2: By design, where redundant systems such as triple redundant memory or voting computers are used. This is probably the most interesting as you can get into issues like the Byzantine Generals problem here. All the redundancy can be implemented in a single FPGA by simply routing out the design 3 times and using voting logic, assuming the FPGA is large enough.
3: By shielding. Just fly regular chips in a shielded box. This causes thermal issues, but is sometimes necessary, such as in Juno, which has to deal with the enormous radiation flux around Jupiter.
As sending mass to space becomes cheaper I wonder if shielding will become more popular... Maybe there is some oil-like material that could serve bath as a cooling bath and as a radiation shield?
Polyethylene is usually used to shield against cosmic rays. Nearly identical shielding performance as water. Slightly less weight per volume. Can be formed easily and retains its shape.

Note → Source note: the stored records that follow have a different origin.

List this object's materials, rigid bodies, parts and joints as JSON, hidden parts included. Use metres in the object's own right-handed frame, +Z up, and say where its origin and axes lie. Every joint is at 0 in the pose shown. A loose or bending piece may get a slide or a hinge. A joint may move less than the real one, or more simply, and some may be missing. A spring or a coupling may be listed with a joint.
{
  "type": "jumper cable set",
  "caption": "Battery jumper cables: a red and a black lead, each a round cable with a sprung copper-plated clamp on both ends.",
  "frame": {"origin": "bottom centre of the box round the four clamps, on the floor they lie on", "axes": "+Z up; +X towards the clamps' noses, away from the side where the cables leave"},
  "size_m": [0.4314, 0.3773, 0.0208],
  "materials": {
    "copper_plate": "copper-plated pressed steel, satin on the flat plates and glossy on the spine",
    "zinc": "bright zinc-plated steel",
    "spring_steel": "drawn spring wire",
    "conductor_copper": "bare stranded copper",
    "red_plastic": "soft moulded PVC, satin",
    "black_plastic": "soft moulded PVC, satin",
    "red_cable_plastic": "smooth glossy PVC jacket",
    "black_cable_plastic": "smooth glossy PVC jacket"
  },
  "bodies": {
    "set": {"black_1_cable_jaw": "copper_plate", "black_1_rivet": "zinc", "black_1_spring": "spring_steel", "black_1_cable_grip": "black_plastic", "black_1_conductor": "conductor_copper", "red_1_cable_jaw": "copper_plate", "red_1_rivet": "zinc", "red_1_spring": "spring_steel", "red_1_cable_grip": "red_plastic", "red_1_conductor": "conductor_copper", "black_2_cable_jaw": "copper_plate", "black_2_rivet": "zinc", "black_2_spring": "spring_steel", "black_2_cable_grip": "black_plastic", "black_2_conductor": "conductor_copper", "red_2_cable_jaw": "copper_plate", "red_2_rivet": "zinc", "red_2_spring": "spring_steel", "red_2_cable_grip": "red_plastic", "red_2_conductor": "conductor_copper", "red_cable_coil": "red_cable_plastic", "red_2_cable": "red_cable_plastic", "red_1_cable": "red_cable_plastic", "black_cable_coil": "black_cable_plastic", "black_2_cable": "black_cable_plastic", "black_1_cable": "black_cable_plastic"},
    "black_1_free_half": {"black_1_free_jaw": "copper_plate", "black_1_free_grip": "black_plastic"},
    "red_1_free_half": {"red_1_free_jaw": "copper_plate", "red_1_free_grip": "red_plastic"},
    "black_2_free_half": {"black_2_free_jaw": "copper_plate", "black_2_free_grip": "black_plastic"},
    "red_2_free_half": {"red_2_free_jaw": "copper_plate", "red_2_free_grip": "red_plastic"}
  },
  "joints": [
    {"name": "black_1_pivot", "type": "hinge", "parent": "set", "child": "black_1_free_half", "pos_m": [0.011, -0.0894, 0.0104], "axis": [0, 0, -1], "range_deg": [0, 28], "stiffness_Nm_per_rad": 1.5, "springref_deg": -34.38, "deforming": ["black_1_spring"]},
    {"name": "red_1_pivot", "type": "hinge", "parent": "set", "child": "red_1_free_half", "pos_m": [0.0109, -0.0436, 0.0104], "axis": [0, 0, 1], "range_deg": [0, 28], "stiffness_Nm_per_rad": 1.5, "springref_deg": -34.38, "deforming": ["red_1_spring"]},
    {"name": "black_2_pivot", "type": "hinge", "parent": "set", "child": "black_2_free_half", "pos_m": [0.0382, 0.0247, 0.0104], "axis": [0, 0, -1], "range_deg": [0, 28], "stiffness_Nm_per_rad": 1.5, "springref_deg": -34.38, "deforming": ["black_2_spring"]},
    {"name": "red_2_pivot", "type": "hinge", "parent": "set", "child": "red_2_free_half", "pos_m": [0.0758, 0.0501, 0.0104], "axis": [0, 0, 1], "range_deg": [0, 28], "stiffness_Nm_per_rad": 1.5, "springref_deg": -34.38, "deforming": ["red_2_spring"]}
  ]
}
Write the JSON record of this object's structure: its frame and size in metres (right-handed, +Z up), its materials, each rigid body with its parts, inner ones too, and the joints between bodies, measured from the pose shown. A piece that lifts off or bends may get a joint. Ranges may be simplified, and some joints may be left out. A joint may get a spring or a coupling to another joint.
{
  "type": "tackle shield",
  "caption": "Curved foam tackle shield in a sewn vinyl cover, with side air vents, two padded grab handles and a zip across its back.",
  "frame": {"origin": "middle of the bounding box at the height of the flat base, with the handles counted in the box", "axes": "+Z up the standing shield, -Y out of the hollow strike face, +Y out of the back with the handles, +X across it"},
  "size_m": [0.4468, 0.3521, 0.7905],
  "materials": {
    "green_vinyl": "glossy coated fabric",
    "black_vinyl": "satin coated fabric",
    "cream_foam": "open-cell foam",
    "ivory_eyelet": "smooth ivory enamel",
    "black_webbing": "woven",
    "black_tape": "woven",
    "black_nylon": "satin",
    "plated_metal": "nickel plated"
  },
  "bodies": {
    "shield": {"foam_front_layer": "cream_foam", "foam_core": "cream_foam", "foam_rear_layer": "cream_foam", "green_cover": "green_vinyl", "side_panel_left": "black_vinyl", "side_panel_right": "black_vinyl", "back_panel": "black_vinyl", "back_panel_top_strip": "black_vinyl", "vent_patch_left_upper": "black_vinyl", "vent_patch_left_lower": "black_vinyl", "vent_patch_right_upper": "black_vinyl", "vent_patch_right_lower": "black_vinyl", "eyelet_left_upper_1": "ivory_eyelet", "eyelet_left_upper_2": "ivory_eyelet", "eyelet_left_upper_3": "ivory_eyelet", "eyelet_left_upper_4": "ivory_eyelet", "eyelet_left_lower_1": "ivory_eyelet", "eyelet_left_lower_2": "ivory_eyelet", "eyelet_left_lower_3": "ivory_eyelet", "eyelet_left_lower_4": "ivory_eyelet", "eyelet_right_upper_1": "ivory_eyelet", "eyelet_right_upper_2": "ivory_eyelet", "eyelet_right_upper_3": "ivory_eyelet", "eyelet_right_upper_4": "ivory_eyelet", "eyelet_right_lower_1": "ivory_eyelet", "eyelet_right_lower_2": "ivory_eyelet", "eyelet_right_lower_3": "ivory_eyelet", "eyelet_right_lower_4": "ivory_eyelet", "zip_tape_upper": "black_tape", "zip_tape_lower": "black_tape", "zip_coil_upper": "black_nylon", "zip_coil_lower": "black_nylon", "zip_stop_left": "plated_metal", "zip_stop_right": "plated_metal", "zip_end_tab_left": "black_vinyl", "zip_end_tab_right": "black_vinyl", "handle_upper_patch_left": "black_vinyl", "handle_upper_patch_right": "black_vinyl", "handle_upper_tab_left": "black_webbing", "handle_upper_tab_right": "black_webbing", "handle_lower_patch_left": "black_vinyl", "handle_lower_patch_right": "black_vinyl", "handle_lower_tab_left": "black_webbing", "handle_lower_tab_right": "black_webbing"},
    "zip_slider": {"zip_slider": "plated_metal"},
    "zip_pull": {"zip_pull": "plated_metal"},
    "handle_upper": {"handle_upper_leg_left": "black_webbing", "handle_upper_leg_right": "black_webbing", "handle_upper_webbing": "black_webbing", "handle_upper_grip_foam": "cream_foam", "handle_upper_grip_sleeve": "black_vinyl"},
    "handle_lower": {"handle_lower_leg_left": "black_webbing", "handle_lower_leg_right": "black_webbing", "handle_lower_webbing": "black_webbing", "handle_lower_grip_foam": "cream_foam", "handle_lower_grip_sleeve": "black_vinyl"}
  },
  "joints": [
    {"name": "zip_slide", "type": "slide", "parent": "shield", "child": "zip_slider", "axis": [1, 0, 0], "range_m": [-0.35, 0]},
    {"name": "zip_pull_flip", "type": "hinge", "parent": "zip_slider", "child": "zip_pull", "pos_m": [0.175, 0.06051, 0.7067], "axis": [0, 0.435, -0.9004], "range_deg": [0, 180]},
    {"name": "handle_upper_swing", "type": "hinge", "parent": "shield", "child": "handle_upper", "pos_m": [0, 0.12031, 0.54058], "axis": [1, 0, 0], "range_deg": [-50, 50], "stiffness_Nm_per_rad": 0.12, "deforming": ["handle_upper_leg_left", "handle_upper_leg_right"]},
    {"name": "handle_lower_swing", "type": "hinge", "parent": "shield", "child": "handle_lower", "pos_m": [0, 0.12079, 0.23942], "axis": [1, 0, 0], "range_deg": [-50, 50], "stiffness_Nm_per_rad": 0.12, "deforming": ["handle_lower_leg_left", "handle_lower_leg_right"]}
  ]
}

As mentioned in another comment, water is a radiation shield, but ionizing radiation in space will attenuate 50% after 7cm of water (I could be wrong), and if you want a lot of attenuation, you need a lot of water (which is extremely heavy).
A small amount of water for shielding is undoubtedly much more massive than simply using bigger, rad-hard processors.
> I don't see any comments about water on this post?
Looks like it was deleted.
> - Sending a few kg of water (or other shielding) to space costs a fraction of the price of a fast non-rad-hardened CPU.
It doesn’t sound like a few kg is going to cut it. Recall that a 1 kg of water is about 1 L, which gives you about 6 cm of shielding, which is simply not enough. That’s less than 50% attenuation of the ionizing radiation you find in space. Mass increases with the cube of the thickness. If you want 20 cm of shielding, that’s 33 kg, and something like 86% attenuation.
It seems to me like there are better things you can do with your mass, which also needs to be spent on things like fuel for stationkeeping. Lower mass also means more satellites.
> - It really costs less than the extra development cost associated with having to use bespoke toolchains.
POWER is not exactly some obscure ISA. It is well-supported and battle-tested. You don’t need a bespoke toolchain.
The most bespoke parts would be tool chain certification, which among other things, covers "if I have source A, then I can be sure resulting machine code does B, not anything else".
And that's something you'll get even if you're running MS-DOS on 286 in space ;-)